Die etwas leistungsstärkeren Sole-Wasserpumpen nutzen Erdwärme, erfordern aber eine deutlich aufwendigere Installation. Gerling: "Der Erdkollektor und die Bohrung sind teuer."
Das Haus muss in Schuss sein
ür die Entscheidung pro oder contra Wärmepumpe seien aber auch noch andere Faktoren wichtig: Wie gut ist das Haus gedämmt, sind die Fenster erneuert und das Dach in Schuss? Ohne diese Voraussetzungen seien die wirtschaftlichen Vorteile dahin, gibt Gerling zu bedenken. Nicht umsonst habe auch die Bau-Branche gerade gut zu tun.
Fußbodenheizung muss nicht unbedingt sein
Dem häufig genannten Argument, eine Wärmepumpe sei nur mit Fußbodenheizung zu betreiben, widerspricht der Obermeister hingegen: Auch ausreichend dimensionierte Heizkörper könnten den wirtschaftlichen Betrieb gewährleisten.
Betriebe voll ausgelastet
Ist die Grundsatz-Entscheidung getroffen, kommt erst die richtige Herausforderung. Einen Betrieb zu finden, der in Zeiten anhaltenden Fachkräftemangels noch freie Kapazitäten hat, mag vielleicht noch gelingen - "aber Wärmepumpen sind definitiv ausverkauft", weiß Claus-Uwe Gerling.
Erstmals Vorrat angelegt
Wer jetzt bestelle, müsse mit Wartezeiten von bis zu neun Monaten rechnen. In einer Vorahnung habe er im Frühjahr einige Modelle auf Vorrat bestellt: "Das habe ich vorher noch nie gemacht."
Ab einem Anlagenalter von 15 bis 20 Jahren findet Claus-Uwe Gerling die Überlegung, ob es sich lohnt, jetzt noch eine große Reparatur zu machen, sinnvoll. Die meisten Anfragen kämen gerade auch von Hausbesitzerinnen und Hausbesitzern mit Anlagen in dieser Altersklasse.
Die seien oft schon vorinformiert und wüssten ziemlich genau, was sie wollten. Andere wollten sich erst mal die Meinung des Fachbetriebs anhören.
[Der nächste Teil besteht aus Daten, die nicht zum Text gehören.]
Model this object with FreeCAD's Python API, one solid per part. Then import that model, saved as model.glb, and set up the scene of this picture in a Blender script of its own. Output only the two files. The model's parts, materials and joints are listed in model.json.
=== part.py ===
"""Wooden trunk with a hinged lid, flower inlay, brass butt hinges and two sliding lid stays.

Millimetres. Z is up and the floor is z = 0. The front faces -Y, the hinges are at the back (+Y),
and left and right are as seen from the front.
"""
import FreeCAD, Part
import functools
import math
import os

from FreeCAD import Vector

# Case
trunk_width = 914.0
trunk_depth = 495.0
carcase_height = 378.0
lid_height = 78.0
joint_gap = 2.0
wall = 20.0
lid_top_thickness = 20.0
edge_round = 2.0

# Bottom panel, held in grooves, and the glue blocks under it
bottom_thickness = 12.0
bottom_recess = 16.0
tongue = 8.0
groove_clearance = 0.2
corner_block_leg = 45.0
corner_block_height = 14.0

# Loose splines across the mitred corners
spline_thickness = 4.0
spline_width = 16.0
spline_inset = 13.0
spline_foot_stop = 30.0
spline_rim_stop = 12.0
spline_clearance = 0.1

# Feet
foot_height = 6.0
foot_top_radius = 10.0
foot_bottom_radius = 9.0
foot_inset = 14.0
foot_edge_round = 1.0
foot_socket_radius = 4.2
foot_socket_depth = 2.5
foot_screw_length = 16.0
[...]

In Neubauten bald gar kein Gas mehr
Während sich bei der Nachrüstung große Fragen stellen, sind Gas- oder gar Ölheizungen für Neubauten inzwischen passé. Ab 2024 sollen sie voraussichtlich gar nicht mehr verbaut werden. Gerling: "Für Neubaugebiete sind dann gar keine Gasanschlüsse mehr vorgesehen."
Ohne Strom geht´s nicht
Statt dessen ist auch hier der Trend zu Wärmepumpen unangefochten. Autark sind Hausbesitzerinnen und -besitzer hiermit aber auch nicht, da diese Anlagen mit Strom betrieben werden. Fast immer wird eine Wärmepumpe daher mit einer Photovoltaikanlage auf dem Dach kombiniert.
Die Nachfrage nach anderen Heizvarianten wie Holzpelletheizungen sei im städtischen Bereich gering, so Gerling - auch, wenn diese den Vorteil hätten, dass sie alle Temperaturbereiche gut abdecken könnten.
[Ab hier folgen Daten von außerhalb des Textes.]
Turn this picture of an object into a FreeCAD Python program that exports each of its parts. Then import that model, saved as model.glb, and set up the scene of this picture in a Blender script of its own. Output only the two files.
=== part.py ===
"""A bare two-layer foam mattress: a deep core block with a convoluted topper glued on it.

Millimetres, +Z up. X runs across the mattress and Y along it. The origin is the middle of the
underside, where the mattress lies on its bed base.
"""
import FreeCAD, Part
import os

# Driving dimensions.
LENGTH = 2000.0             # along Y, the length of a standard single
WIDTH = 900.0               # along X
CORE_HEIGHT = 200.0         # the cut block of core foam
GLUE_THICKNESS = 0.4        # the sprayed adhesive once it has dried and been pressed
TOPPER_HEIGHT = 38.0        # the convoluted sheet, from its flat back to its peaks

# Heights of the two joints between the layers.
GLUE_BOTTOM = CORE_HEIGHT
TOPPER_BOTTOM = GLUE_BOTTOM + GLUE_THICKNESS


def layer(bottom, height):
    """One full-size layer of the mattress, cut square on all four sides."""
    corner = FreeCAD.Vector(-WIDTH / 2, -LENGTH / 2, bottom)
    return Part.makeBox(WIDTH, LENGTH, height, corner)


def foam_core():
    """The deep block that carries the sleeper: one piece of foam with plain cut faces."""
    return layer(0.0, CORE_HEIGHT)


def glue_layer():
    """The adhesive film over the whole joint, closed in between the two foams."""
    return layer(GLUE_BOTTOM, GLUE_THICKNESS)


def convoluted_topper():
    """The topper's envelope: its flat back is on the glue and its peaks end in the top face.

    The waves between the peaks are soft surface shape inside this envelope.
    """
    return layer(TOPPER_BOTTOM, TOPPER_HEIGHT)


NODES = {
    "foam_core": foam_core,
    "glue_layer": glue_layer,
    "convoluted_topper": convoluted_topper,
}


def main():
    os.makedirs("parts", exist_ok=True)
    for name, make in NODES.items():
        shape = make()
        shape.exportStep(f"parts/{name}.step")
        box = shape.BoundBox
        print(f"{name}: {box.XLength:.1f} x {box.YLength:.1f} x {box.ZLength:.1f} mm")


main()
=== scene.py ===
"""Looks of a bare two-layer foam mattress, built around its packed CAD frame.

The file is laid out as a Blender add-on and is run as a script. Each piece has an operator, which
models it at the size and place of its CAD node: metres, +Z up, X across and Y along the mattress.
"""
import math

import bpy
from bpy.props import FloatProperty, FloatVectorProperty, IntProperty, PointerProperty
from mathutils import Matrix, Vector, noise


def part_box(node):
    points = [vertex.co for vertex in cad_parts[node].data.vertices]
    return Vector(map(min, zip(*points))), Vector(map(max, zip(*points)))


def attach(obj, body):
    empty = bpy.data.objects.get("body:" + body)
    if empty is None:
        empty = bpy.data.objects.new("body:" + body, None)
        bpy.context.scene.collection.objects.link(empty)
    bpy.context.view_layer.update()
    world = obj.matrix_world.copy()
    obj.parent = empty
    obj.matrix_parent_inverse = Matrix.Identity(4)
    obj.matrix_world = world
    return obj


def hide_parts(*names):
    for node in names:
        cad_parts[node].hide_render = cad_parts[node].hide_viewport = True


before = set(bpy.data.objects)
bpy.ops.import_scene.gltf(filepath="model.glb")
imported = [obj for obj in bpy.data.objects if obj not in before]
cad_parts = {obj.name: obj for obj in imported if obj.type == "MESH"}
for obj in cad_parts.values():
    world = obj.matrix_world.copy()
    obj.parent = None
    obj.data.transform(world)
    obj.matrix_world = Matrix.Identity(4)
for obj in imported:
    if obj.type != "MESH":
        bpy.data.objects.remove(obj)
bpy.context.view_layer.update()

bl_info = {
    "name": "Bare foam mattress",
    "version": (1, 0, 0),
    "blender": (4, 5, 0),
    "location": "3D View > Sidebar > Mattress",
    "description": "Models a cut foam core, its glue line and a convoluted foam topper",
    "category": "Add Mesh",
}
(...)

"Die Aussicht auf eine Verdreifachung des Gaspreises bringt die Leute zum Nachdenken", stellt Claus-Uwe Gerling fest. Zumindest zum Teil: "Manche haben es noch nicht verinnerlicht." Für ihn könnten die Bestrebungen zum Energiesparen gerne noch ausgeprägter sein. Viele Hausverwaltungen verzichteten zum Beispiel gänzlich auf die Nachtabsenkung - "da könnte man ohne große Investitionen noch einsparen, ohne zu viel Komfort einzubüßen."
Noch mehr rausholen
Im privaten Bereich könne ein hydraulischer Abgleich, bei dem das ganze Heizungsnetz genauer auf den Wärmebedarf des Hauses ausgerichtet werde, noch einiges herausholen.
Insgesamt betont er - stellvertretend für alle Innungsbetriebe: "Die Heizungsfachbetriebe beraten gern auch bei allgemeinen Fragen zum Energiesparen."